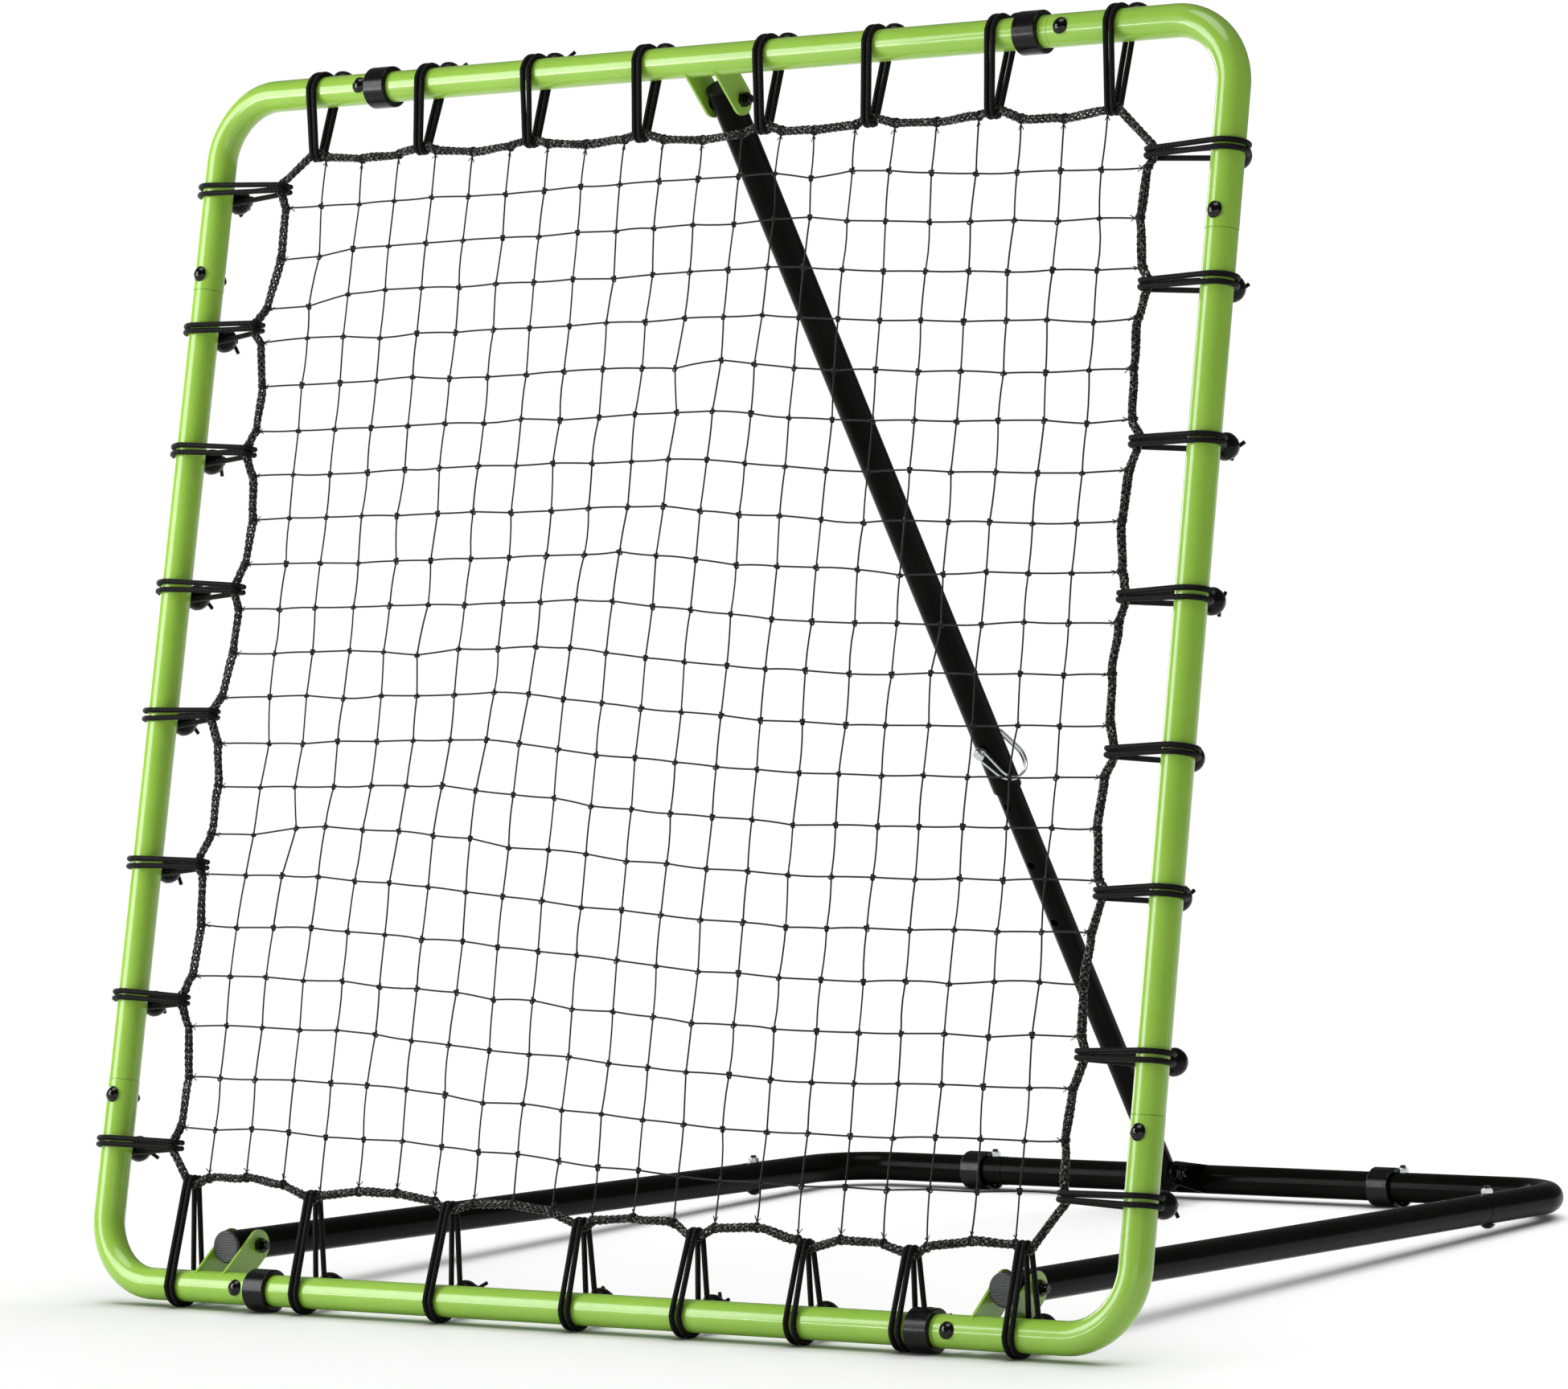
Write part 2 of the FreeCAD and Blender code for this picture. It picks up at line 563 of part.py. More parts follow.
def make_base():
    half = BASE_WIDTH / 2
    hinge, foot = in_space(BASE_PLACE, HINGE), in_space(BASE_PLACE, FOOT_PIVOT)
    front = hinge.y - CAP_FACE_FROM_HINGE
    bolts = []
    for name, side in (("left", -1), ("right", 1)):
        corner = V(side * half, 0, 0)
        mine = [
            corner + X * (-side * (BASE_REAR_LEG - BOLT_FROM_SEAM)),
            corner + FRONT * (BASE_SIDE_LEG - BOLT_FROM_SEAM),
        ]
        bolts += mine
        shape = corner_tube(corner, X * -side, FRONT, BASE_REAR_LEG, BASE_SIDE_LEG)
        node("base_corner_tube_" + name, BASE_PLACE, [drilled(shape, mine, Z, SCREW_HOLE_R)])

        seam, end = V(side * half, -BASE_SIDE_LEG, 0), V(side * half, front + CAP_LIP, 0)
        spigot_r = CORNER_R - WALL - FIT
        shoulder = seam - Y * SEAM_GAP
        tube = rod(end, shoulder, TUBE_R).fuse(rod(shoulder, seam + Y * SPIGOT, spigot_r))
        tube = tube.cut(rod(end - Y, shoulder - Y * WALL, TUBE_R - WALL))
        tube = tube.cut(rod(end, seam + Y * (SPIGOT + 1), spigot_r - WALL))
        tube = drilled(tube, mine[1:], Z, SCREW_HOLE_R)
        at_hinge = V(side * half, hinge.y, hinge.z)
        node("base_side_tube_" + name, BASE_PLACE, [drilled(tube, [at_hinge], X, PIVOT_HOLE_R)])

        lip_end = V(side * half, front, 0)
        lip = rod(lip_end, lip_end + Y * CAP_LIP, CAP_LIP_R)
        lip = lip.makeFillet(CAP_LIP - 0.8, [e for e in lip.Edges if abs(e.CenterOfMass.y - front) < 1e-3])
        plug = rod(lip_end + Y * (CAP_LIP - 0.5), lip_end + Y * CAP_PLUG, TUBE_R - WALL - 0.05)
        plug = plug.cut(rod(lip_end + Y * (CAP_LIP + 2), lip_end + Y * (CAP_PLUG + 1), 11.5))
        node("base_end_cap_" + name, BASE_PLACE, [lip.fuse(plug)])

    reach = half - BASE_REAR_LEG
    rear = drilled(straight_tube(V(-reach, 0, 0), V(reach, 0, 0)), bolts, Z, SCREW_HOLE_R)
    node("base_rear_tube", BASE_PLACE, [rear])
    node("base_joint_bolts", BASE_PLACE, [carriage_bolt(p, Z * -1, CORNER_R) for p in bolts])
    node("base_joint_nuts", BASE_PLACE, [lock_nut(p, Z * -1, CORNER_R) for p in bolts])
    for side, x in zip(("left", "right"), REAR_COLLARS):
        collar = plastic_collar(V(x, 0, 0))
        node("base_collar_" + side, BASE_PLACE, [collar])

    sides = (-half, half)
    node("hinge_bolts", BASE_PLACE, [pivot_bolt(hinge, x, CORNER_R) for x in sides])
    node("hinge_nuts", BASE_PLACE, [pivot_nut(hinge, x, CORNER_R) for x in sides])
    ears = bracket(0, V(0, 0, 0), TUBE_R, foot, STRUT_LOWER_R, FOOT_EAR_R)
    node("strut_foot_bracket", BASE_PLACE, ears)
    node("strut_foot_bolt", BASE_PLACE, [pivot_bolt(foot, 0, STRUT_LOWER_R)])
    node("strut_foot_nut", BASE_PLACE, [pivot_nut(foot, 0, STRUT_LOWER_R)])
    node("strut_foot_washers", BASE_PLACE, spacers(foot, 0, STRUT_LOWER_R))


# Strut --------------------------------------------------------------------------------------------
# In the strut's own space its top pivot is the origin, -Z runs down the strut and +Y is its upper side.


def make_strut():
    down = Z * -1
    pin = down * PIN_FROM_TOP
    upper_bore = STRUT_UPPER_R - STRUT_WALL
    upper = rod(Z * STRUT_END, down * STRUT_UPPER_END, STRUT_UPPER_R)
    upper = upper.cut(rod(Z * (STRUT_END + 1), down * (STRUT_UPPER_END + 1), upper_bore))
    upper = drilled(upper, [V(0, 0, 0)], X, PIVOT_HOLE_R)
    node("strut_upper_tube", STRUT_PLACE, [drilled(upper, [pin], Y, PIN_HOLE_R)])

    plug_end = Z * (STRUT_END + 2.5)
    plug = rod(plug_end, plug_end - Z * 2.5, STRUT_UPPER_R)
    plug = plug.fuse(rod(plug_end - Z * 2.5, plug_end - Z * 10, upper_bore - 0.05))
    node("strut_top_plug", STRUT_PLACE, [plug])

    foot = down * STRUT_LENGTH
    top_end = pin + Z * LOWER_ABOVE_PIN
    lower = rod(top_end, foot - Z * STRUT_END, STRUT_LOWER_R)
    lower = lower.cut(rod(top_end + Z, foot - Z * (STRUT_END + 1), STRUT_LOWER_R - STRUT_WALL))
    holes = [pin + down * (HOLE_STEP * k) for k in range(HOLE_COUNT)]
    lower = drilled(drilled(lower, holes, Y, PIN_HOLE_R), [foot], X, PIVOT_HOLE_R)
    node("strut_lower_tube", STRUT_PLACE, [lower])

    plug_end = foot - Z * (STRUT_END + 2.5)
    plug = rod(plug_end, plug_end + Z * 2.5, STRUT_LOWER_R)
    plug = plug.fuse(rod(plug_end + Z * 2.5, plug_end + Z * 10, STRUT_LOWER_R - STRUT_WALL - 0.05))
    node("strut_foot_plug", STRUT_PLACE, [plug])

    seat = pin + FRONT * (STRUT_UPPER_R + PIN_NECK)
    tip = pin + Y * (STRUT_UPPER_R + PIN_TIP)
    head_end = seat + FRONT * PIN_HEAD
    hole = seat + FRONT * (PIN_HEAD / 2)
    swing = (X * BAIL_SIDE + down * math.sqrt(1 - BAIL_SIDE**2)).normalize()
    cross = swing.cross(Y).normalize()
    body = rod(tip, seat, PIN_R).fuse(rod(seat, head_end, PIN_HEAD_R))
    body = body.makeFillet(1.2, [e for e in body.Edges if abs(e.CenterOfMass.y - head_end.y) < 1e-3])
    for side in (cross, cross * -1):
        body = body.cut(rod(hole + side * PIN_HEAD_FLAT, hole + side * (PIN_HEAD_R + 1), PIN_HEAD_R + 2))
    body = body.cut(rod(hole - cross * 10, hole + cross * 10, BAIL_R + 0.05))
    node("snap_pin", STRUT_PLACE, [body])

    # the bail is one wire: out of one side of the head, round the tube, over the pin's tip, and back
    beyond = tip + Y * (BAIL_R + 0.3)
    turn = (beyond.y - hole.y) / 2
    wide = PIN_HEAD_FLAT + BAIL_R + 0.7
    leg = [
        hole + cross * (PIN_HEAD_FLAT - 2),
        hole + cross * wide,
        hole + swing * BAIL_DEPTH + cross * BAIL_HALF,
        beyond + swing * BAIL_DEPTH + cross * BAIL_HALF,
        beyond + cross * BAIL_HALF,
    ]
    back = [p - cross * (2 * (p - hole).dot(cross)) for p in leg[::-1]]
    bends = [BAIL_R + 0.5, turn * 0.97, turn * 0.97, BAIL_HALF * 0.97]
    bail = pipe(rounded_path(leg + back, bends + bends[::-1]), leg[0], cross, BAIL_R)
    node("snap_pin_bail", STRUT_PLACE, [bail])
    print("bail hinge", in_row(STRUT_PLACE.multVec(hole)), "axis", in_row(turned(cross, STRUT_ANGLE)))
    print("pin axis", in_row(turned(FRONT, STRUT_ANGLE)))


def in_row(v):
    return [round(c, 6) for c in (v.x, v.y, v.z)]


make_net_frame()
make_net()
make_bungees()
make_base()
make_strut()
print("hinge", in_row(HINGE), "top pivot", in_row(TOP_PIVOT), "foot pivot", in_row(FOOT_PIVOT))
print("strut length", round(STRUT_LENGTH, 3), "strut angle", round(STRUT_ANGLE, 4))

os.makedirs("parts", exist_ok=True)
for name, shape in NODES.items():
    shape.exportStep(f"parts/{name}.step")
    state = "valid" if shape.isValid() else "BAD"
    print(name, len(shape.Solids), "solids", round(shape.Volume), "mm3", state)
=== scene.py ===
import math
import random

import bpy
import numpy as np
from mathutils import Matrix, Vector

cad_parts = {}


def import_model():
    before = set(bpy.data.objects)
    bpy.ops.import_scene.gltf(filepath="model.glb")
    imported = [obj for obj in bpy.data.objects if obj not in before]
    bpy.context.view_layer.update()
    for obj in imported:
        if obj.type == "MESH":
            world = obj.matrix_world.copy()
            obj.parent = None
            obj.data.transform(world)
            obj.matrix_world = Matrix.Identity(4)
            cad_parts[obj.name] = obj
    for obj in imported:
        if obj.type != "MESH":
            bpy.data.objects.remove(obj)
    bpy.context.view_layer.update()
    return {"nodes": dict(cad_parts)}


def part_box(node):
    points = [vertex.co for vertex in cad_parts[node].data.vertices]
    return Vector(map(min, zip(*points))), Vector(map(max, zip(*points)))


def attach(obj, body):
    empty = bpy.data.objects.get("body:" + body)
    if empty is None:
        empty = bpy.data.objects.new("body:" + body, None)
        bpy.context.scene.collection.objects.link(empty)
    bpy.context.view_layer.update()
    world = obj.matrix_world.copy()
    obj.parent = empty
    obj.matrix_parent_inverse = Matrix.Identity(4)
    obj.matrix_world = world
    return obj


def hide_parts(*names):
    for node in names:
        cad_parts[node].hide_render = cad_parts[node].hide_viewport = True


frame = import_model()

# The looks of the pitch back rebounder. Every CAD tube, bracket, fastener, collar and pin stays and gets
# a better material. The net, its border rope and the ball bungees are built here in the places of their
# plain CAD nodes. Lengths are in metres. A "local" point is (right, back, up) from the middle of the
# bottom tube, in the leaning net frame's own directions.

MM = 0.001
draw = random.Random(11)

# ---------------------------------------------------------------- sizes

# Shared with the CAD
TUBE_R = 15.0 * MM
CORNER_TUBE_R = 15.25 * MM
CORNER_REACH = 194 * MM
CORD_R = 2.6 * MM
CAD_ROPE_R = 4.0 * MM
BALL_R = 12.5 * MM
CLEARANCE = 0.1 * MM

# Border rope: four strands laid one way and four the other. It sags towards the net from bungee to
# bungee, is straight where an elastic loop holds it, and runs straight over the middle of a long gap.
ROPE_R = 3.9 * MM
ROPE_LAY = 26 * MM
STRANDS = 4
STRAND_RING_R = 3.1 * MM
STRAND_WEAVE = 0.55 * MM
STRAND_HALF_WIDE, STRAND_HALF_THICK = 1.45 * MM, 0.85 * MM
ROPE_STEP = 1.7 * MM
ROPE_SAG = {"bottom": 12 * MM, "right": 9.5 * MM, "top": 9.5 * MM, "left": 16 * MM}
SAG_POWER = 0.62
LOOP_HALF_WIDTH = 4 * MM
LONG_GAP = 15 * MM
TAUT_SHARE = 0.22

# Net
COLUMNS = ROWS = 21
PITCH = 45.6 * MM
NET_MIDDLE_X, NET_MIDDLE_Z = 0.1 * MM, 596.4 * MM
STRING_R = 0.84 * MM
TIE_R, TUFT_R = 0.62 * MM, 0.5 * MM
TIE_RING_R = ROPE_R + 0.5 * MM
TIE_SPACING = 0.9 * MM
NET_KNOT = np.array([0.9, 1.0, 1.0]) * MM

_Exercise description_
Search the listing for the word "names" and return each line that holds it.

_Exercise result_
def hide_parts(*names):
    for node in names:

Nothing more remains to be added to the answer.